There are numerous factors that contribute toward addiction: Genetic predisposition, psychological factors, environmental influences, and, most importantly, starting alcohol, nicotine or other drugs at an early age. But there is also a broader educational component to the problem, and part of the educational challenge is teaching our children be interactive rather than reactive with the WORLD.

This is not simply a matter of character, of middot: of not losing our cool reactively, or not following the herd reactively, or not avoiding responsibilities and difficult situations reactively... This is fundamental to our children's wellbeing. Because when we react rather than interacting we also more likely to turn to hopelessness when our quick reactions fail to produce results – as they so rarely do. 
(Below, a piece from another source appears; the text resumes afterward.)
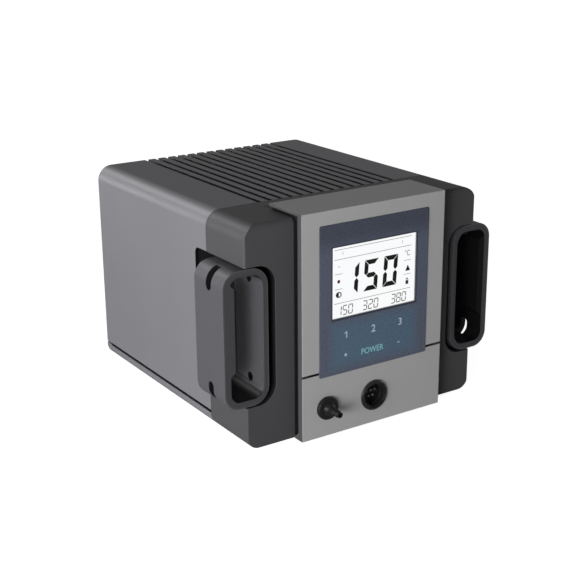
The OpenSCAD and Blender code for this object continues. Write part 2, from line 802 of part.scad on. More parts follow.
// Vacuum pump on its bracket, in line with the nozzle
tube_r = 3.8;
tube_start = front_y + nozzle_shank_len + 1;
pump_y = pocket_rear + 2;
pump_head_size = [40, 30, 38];
pump_bracket_t = 2;
pump_low = tray_floor + pump_bracket_t;
pump_mid_z = pump_low + pump_head_size[2] / 2;
pump_stub_len = 8;
motor_r = 17;
motor_len = 52;
motor_y = pump_y + pump_head_size[1];

module air_tube() {
    color("#3a3f45") difference() {
        bar_y(nozzle_x, tube_start, z0 + nozzle_z, tube_r, pump_y - tube_start - lie_gap);
        bar_y(nozzle_x, tube_start - cut, z0 + nozzle_z, nozzle_d / 2 + grip_gap, pump_y - tube_start + 2 * cut);
    }
}

// Pump head with its valve covers and the stub for the tube
module pump_head() {
    color("#6b6e72") difference() {
        union() {
            block([nozzle_x - pump_head_size[0] / 2, pump_y, pump_low],
                [nozzle_x + pump_head_size[0] / 2, motor_y, pump_low + pump_head_size[2]]);
            bar_y(nozzle_x, pump_y - pump_stub_len, z0 + nozzle_z, nozzle_d / 2, pump_stub_len + cut);
            for (side = [-1, 1]) translate([nozzle_x + side * 10, pump_y + pump_head_size[1] / 2, pump_low + pump_head_size[2] - cut])
                cylinder(r = 8, h = 4 + cut);
        }
        bar_y(nozzle_x, pump_y - 2 * pump_stub_len, z0 + nozzle_z, nozzle_bore_r, 3 * pump_stub_len);
    }
}

module pump_motor() {
    color("#b4b7ba") union() {
        bar_y(nozzle_x, motor_y, pump_mid_z, motor_r, motor_len);
        bar_y(nozzle_x, motor_y + motor_len - cut, pump_mid_z, 6, 3 + cut);
    }
}

// Sheet bracket under the pump, with a saddle for the motor
module pump_bracket() {
    saddle_y = motor_y + motor_len * 0.55;
    color("#9a9da0") difference() {
        union() {
            block([nozzle_x - 24, pump_y - 2, tray_floor], [nozzle_x + 24, motor_y + motor_len, pump_low]);
            block([nozzle_x - 12, saddle_y, pump_low - cut], [nozzle_x + 12, saddle_y + 12, pump_mid_z - 10]);
        }
        bar_y(nozzle_x, motor_y - cut, pump_mid_z, motor_r + grip_gap, motor_len + 2 * cut);
    }
}

// Transformer with its laminated core, winding and fixing strap
core_size = [57, 30, 47.5];
core_leg = 19;
core_window = [9.5, 28.5];
core_x = 34;
core_y = pocket_rear + 24;
core_low = tray_floor + 0.02;
winding_out = 9;
strap_t = 1.5;
strap_foot = 9;

module transformer_core() {
    low = core_low;
    color("#6f6a64") along_y(core_y, core_size[1]) difference() {
        translate([core_x - core_size[0] / 2, low]) square([core_size[0], core_size[2]]);
        for (side = [-1, 1])
            translate([core_x + side * (core_leg + core_window[0]) / 2 - core_window[0] / 2, low + (core_size[2] - core_window[1]) / 2])
                square(core_window);
    }
}

module transformer_winding() {
    half_x = core_leg / 2 + core_window[0] - lie_gap;
    low = core_low + (core_size[2] - core_window[1]) / 2 + lie_gap;
    color("#b98a3a") translate([0, 0, low]) linear_extrude(height = core_window[1] - 2 * lie_gap) difference() {
        rounded([core_x - half_x, core_y - winding_out], [core_x + half_x, core_y + core_size[1] + winding_out], 3);
        translate([core_x - core_leg / 2 - grip_gap, core_y - grip_gap])
            square([core_leg + 2 * grip_gap, core_size[1] + 2 * grip_gap]);
    }
}

module transformer_strap() {
    half_x = core_size[0] / 2 + grip_gap;
    top = core_low + core_size[2] + grip_gap;
    color("#9a9da0") difference() {
        along_y(core_y + 5, core_size[1] - 10) difference() {
            union() {
                translate([core_x - half_x - strap_t, tray_floor]) square([2 * half_x + 2 * strap_t, top + strap_t - tray_floor]);
                translate([core_x - half_x - strap_t - strap_foot, tray_floor])
                    square([2 * (half_x + strap_t + strap_foot), strap_t]);
            }
            translate([core_x - half_x, tray_floor - cut]) square([2 * half_x, top - tray_floor + cut]);
        }
        for (side = [-1, 1])
            translate([core_x + side * (half_x + strap_t + strap_foot / 2), core_y + core_size[1] / 2, tray_floor - cut])
                cylinder(r = screw_r + hole_gap, h = strap_t + 2 * cut);
    }
}

// Main board on the back of the bulkhead
main_y = bay_y + wall + standoff_h;
main_half = standoff_x + 6;
main_low = standoff_z[0] - 6;
main_top = standoff_z[1] + 6;

// Sizes of its parts: the terminal block, capacitors, heat sink, relay and plug strip
terminal_d = 12;
terminal_h = 14;
capacitor_r = 5;
capacitor_len = 15;
capacitor_pitch = 12;
sink_fin_t = 1.2;
sink_fin_pitch = 5;
sink_h = 24;
sink_low = main_low + 32;
relay_size = [28, 11, 14];
strip_size = [60, 8, 7];

module main_board() {
    back = main_y + board_t;
    color("#1f5a3a") difference() {
        union() {
            block([-main_half, main_y, main_low], [main_half, back, main_top]);
            block([-main_half + board_edge, back - cut, main_top - 2 * terminal_h],
                [-board_edge, back + terminal_d, main_top - terminal_h]);
            for (i = [0 : 2]) bar_y(2 * board_edge + i * capacitor_pitch, back - cut, main_top - 4 * capacitor_r,
                capacitor_r, capacitor_len);
            for (i = [1 : 5]) block([-main_half + (i + 1) * sink_fin_pitch, back - cut, sink_low],
                [-main_half + (i + 1) * sink_fin_pitch + sink_fin_t, back + terminal_h, sink_low + sink_h]);
            block([-main_half + 2 * sink_fin_pitch - 2, back - cut, sink_low - sink_fin_t],
                [-main_half + 6 * sink_fin_pitch + 2 * sink_fin_t + 1, back + 2 * sink_fin_t, sink_low + sink_h + sink_fin_t]);
            block([board_edge, back - cut, main_low + relay_size[0]],
                [board_edge + relay_size[0], back + relay_size[1], main_low + relay_size[0] + relay_size[2]]);
            block([-strip_size[0] / 2, back - cut, main_low + plug_t],
                [strip_size[0] / 2, back + strip_size[1], main_low + plug_t + strip_size[2]]);
        }
        both_sides() for (z = standoff_z) bar_y(standoff_x, main_y - cut, z, screw_r + hole_gap, board_t + 2 * cut);
    }
}

module board_screws() {
    color("#b8bbbe") both_sides() for (z = standoff_z)
        translate([standoff_x, main_y + board_t, z]) rotate([90, 0, 0]) pan_screw(board_t + standoff_h - cut);
}

// Mains inlet with its fuse drawer, given from the inlet's middle
inlet_body_size = [27.4, 32];
inlet_flange = [31, 37];
inlet_flange_t = 2.2;
inlet_depth = 22;
cavity_size = [24.4, 17];
cavity_mid = -5;
cavity_depth = 17;
drawer_size = [21, 8];
drawer_mid = 11.4;
drawer_depth = 17;
drawer_face_t = 1.6;
blade = [2, 4];
blade_places = [[-7, -2.2], [7, -2.2], [0, 2]];
mouth_y = rear_face + inlet_flange_t;
fuse_r = 2.6;
fuse_len = 18;
inlet_mid_z = z0 + inlet_z;

// Rectangle across X and Z round the inlet's middle, moved up by mid
module inlet_rect(size, mid) {
    translate([inlet_x - size[0] / 2, inlet_mid_z + mid - size[1] / 2]) square(size);
}

module blades(grow, y, d) {
    for (p = blade_places) along_y(y, d)
        translate([inlet_x + p[0] - blade[0] / 2 - grow, inlet_mid_z + cavity_mid + p[1] - blade[1] / 2 - grow])
            square([blade[0] + 2 * grow, blade[1] + 2 * grow]);
}

module inlet_body() {
    color("#151517") difference() {
        union() {
            along_y(mouth_y - inlet_depth, inlet_depth) inlet_rect(inlet_body_size, 0);
            along_y(rear_face, inlet_flange_t) inlet_rect(inlet_flange, 0);
        }
        along_y(mouth_y - cavity_depth, cavity_depth + cut) difference() {
            inlet_rect(cavity_size, cavity_mid);
            for (side = [-1, 1]) translate([inlet_x + side * cavity_size[0] / 2, inlet_mid_z + cavity_mid + cavity_size[1] / 2])
                rotate(45) square([7, 7], center = true);
        }
        along_y(mouth_y - drawer_depth - lie_gap, drawer_depth + lie_gap + cut)
            inlet_rect([drawer_size[0] + 2 * lie_gap, drawer_size[1] + 2 * lie_gap], drawer_mid);
        blades(grip_gap, mouth_y - inlet_depth - cut, inlet_depth);
    }
}

module inlet_pins() {
    color("#c9cacc") blades(0, mouth_y - inlet_depth - 8, inlet_depth + 8 - 2.5);
}

// Drawer that slides out to the back, with a trough for the fuse
module fuse_drawer() {
    color("#1b1b1d") difference() {
        union() {
            along_y(mouth_y - drawer_depth, drawer_depth + drawer_face_t) inlet_rect(drawer_size, drawer_mid);
            along_y(mouth_y + lie_gap, drawer_face_t) inlet_rect([drawer_size[0] + 3, drawer_size[1]], drawer_mid);
        }
        fuse_trough();
        along_y(mouth_y + drawer_face_t - 0.4, 2 * cut) inlet_rect([8, 1.4], drawer_mid + 1.6);
    }
}

fuse_y = mouth_y - drawer_depth / 2;

module fuse_trough() {
    block([inlet_x - fuse_len / 2 - grip_gap, fuse_y - fuse_r - grip_gap, inlet_mid_z + drawer_mid - fuse_r],
        [inlet_x + fuse_len / 2 + grip_gap, fuse_y + fuse_r + grip_gap, inlet_mid_z + drawer_mid + drawer_size[1]]);
}

module fuse() {
    color("#d6d9dc") bar_x(inlet_x - fuse_len / 2, fuse_y, inlet_mid_z + drawer_mid + grip_gap, fuse_r, fuse_len);
}

// Power switch above the inlet
switch_z = inlet_mid_z + switch_rise;
switch_body_size = [13.2, 19.4];
switch_flange = [15.4, 21.6];
switch_flange_t = 1.8;
switch_depth = 18;
rocker_size = [10, 17];
rocker_well = [10.8, 18];
well_depth = 11;
pivot_y = rear_face - 1.5;
pivot_r = 1;
pivot_gap = 0.04;
rocker_tip = 4.6;
rocker_dip = 2.4;

module switch_rect(size) {
    translate([inlet_x - size[0] / 2, switch_z - size[1] / 2]) square(size);
}

module switch_body() {
    face = rear_face + switch_flange_t;
    color("#151517") difference() {
        union() {
            along_y(face - switch_depth, switch_depth) switch_rect(switch_body_size);
            along_y(rear_face, switch_flange_t) switch_rect(switch_flange);
            for (z = [-6, 0, 6]) block([inlet_x - 2.4, face - switch_depth - 7, switch_z + z - 0.4],
                [inlet_x + 2.4, face - switch_depth + cut, switch_z + z + 0.4]);
        }
        along_y(face - well_depth, well_depth + cut) switch_rect(rocker_well);
        bar_x(inlet_x - switch_body_size[0] / 2 + 0.3, pivot_y, switch_z, pivot_r + grip_gap, switch_body_size[0] - 0.6);
    }
}

// Rocker, tipped into its off position about the pivot
module rocker() {
    half = rocker_size[1] / 2;
    color("#1d1d1f") translate([0, pivot_y, switch_z]) rotate([-rocker_swing / 2, 0, 0]) difference() {
        along_x(inlet_x - rocker_size[0] / 2, rocker_size[0])
            polygon([[rocker_tip, half - 0.9], [rocker_dip, 0], [rocker_tip, -half + 0.9], [rocker_tip - 1.6, -half + 0.4],
                [-2, -half + 3.5], [-4, 0], [-2, half - 3.5], [rocker_tip - 1.6, half - 0.4]]);
        bar_x(inlet_x - rocker_size[0], 0, 0, pivot_r + pivot_gap, 2 * rocker_size[0]);
    }
}

module rocker_pivot() {
    color("#c9cacc") bar_x(inlet_x - switch_body_size[0] / 2 + 0.32, pivot_y, switch_z, pivot_r, switch_body_size[0] - 0.64);
}

// Vent slots of the rear panel
rear_slot = [46, 2.4];
rear_slot_count = 8;
rear_slot_pitch = 6;
rear_slot_x = -36;
rear_slot_z = z0 + 48;

// Sheet panel that closes the back
module rear_panel() {
    low = tray_floor;
    color("#2b2b2d") along_y(rear_inner, rear_t) difference() {
        arch(body_w - 2 * wall - 2 * lie_gap, low, top_z - wall - lie_gap, base_r - wall, corner_r - wall);
        inlet_rect([inlet_body_size[0] + lie_gap, inlet_body_size[1] + lie_gap], 0);
        switch_rect([switch_body_size[0] + lie_gap, switch_body_size[1] + lie_gap]);
        for (side = [-1, 1], p = rear_screw_places) translate([side * p[0], p[1]]) circle(screw_r + hole_gap);
        for (i = [0 : rear_slot_count - 1]) translate([rear_slot_x - rear_slot[0] / 2, rear_slot_z + i * rear_slot_pitch])
            square(rear_slot);
    }
}

module rear_screws() {
    color("#b8bbbe") both_sides() for (p = rear_screw_places)
        translate([p[0], rear_face, p[1]]) rotate([90, 0, 0]) pan_screw(rear_t + rear_boss_len - wall - cut);
}

wrap_cover();
base_tray();
rear_panel();
front_frame();
panel_core();
upper_bezel();
lower_bezel();
touch_overlay();
display_window();
lcd_module();
display_board();
display_screws();
handle_left();
handle_right();
handle_screws();
socket_ring();
socket_shell();
socket_insert();
socket_pins();
socket_nut();
hose_nozzle();
nozzle_nut();
air_tube();
main_board();
board_screws();
transformer_core();
transformer_winding();
transformer_strap();
pump_head();
pump_motor();
pump_bracket();
inlet_body();
inlet_pins();
fuse_drawer();
fuse();
switch_body();
rocker();
rocker_pivot();
rear_screws();
base_screws();
frame_screws();
feet();
foot_screws();
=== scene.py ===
import bpy
import bmesh
import math
import numpy as np
from mathutils import Matrix, Vector


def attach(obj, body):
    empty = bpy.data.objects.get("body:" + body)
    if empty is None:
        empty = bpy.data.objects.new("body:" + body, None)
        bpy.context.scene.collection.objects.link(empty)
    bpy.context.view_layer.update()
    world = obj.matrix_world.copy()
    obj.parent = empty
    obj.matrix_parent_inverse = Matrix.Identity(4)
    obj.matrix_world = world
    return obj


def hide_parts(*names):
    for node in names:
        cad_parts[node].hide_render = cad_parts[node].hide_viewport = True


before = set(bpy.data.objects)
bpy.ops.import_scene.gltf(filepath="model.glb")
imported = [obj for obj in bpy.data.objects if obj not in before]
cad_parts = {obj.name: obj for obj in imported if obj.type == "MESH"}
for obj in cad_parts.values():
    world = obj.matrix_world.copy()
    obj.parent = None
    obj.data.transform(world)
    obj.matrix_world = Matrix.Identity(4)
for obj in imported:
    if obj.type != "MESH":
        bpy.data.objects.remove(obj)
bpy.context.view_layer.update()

# Photographer's place: a tripod to the left of the front and a little above the top. The angles
# and the focal length come from the vanishing lines of the housing, so the frame needs no shift.
MM = 0.001
tripod = (-412.04 * MM, -623.52 * MM, 311.44 * MM)
turned_right = math.radians(33.279)
tipped_down = math.radians(18.172)
rolled = math.radians(-0.487)
level = math.radians(90)
sensor_mm = 36.0
focal_pixels = 1188.42
frame_pixels = 572
nearest = 20 * MM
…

Teaching our children how to integrate and manage challenge rather than trying to escape it cuts to the core of the challenge of addiction. When we or our children experience moments, or extended periods, of darkness, we need to model and help them see light and seek out connection.

One thing is for sure, young people will not stop dying due to a reactive response... it needs to be both proactive and interactive.  Which requires hard work, from parents and from all community members.

Most of all, it requires love and real human connection. For every tragic story, there is a story of hope, of someone overcoming addition. And there is one refrain that cuts across every one of those stories; it is a connection with someone who REALLY cared, who really took the time to get to know the person suffering from the addiction, and who made it absolutely clear that they were not alone.

"The opposite of addiction is not sobriety," goes the new wisdom in the mental health world; "the opposite of addiction is connection."

But to give our children connection, we must be responsive to them, interactive rather than reactive. May we face the challenges of drugs and alcohol today head-on. And with HKBH's help, may we build the responsive connection necessary to overcome those challenges.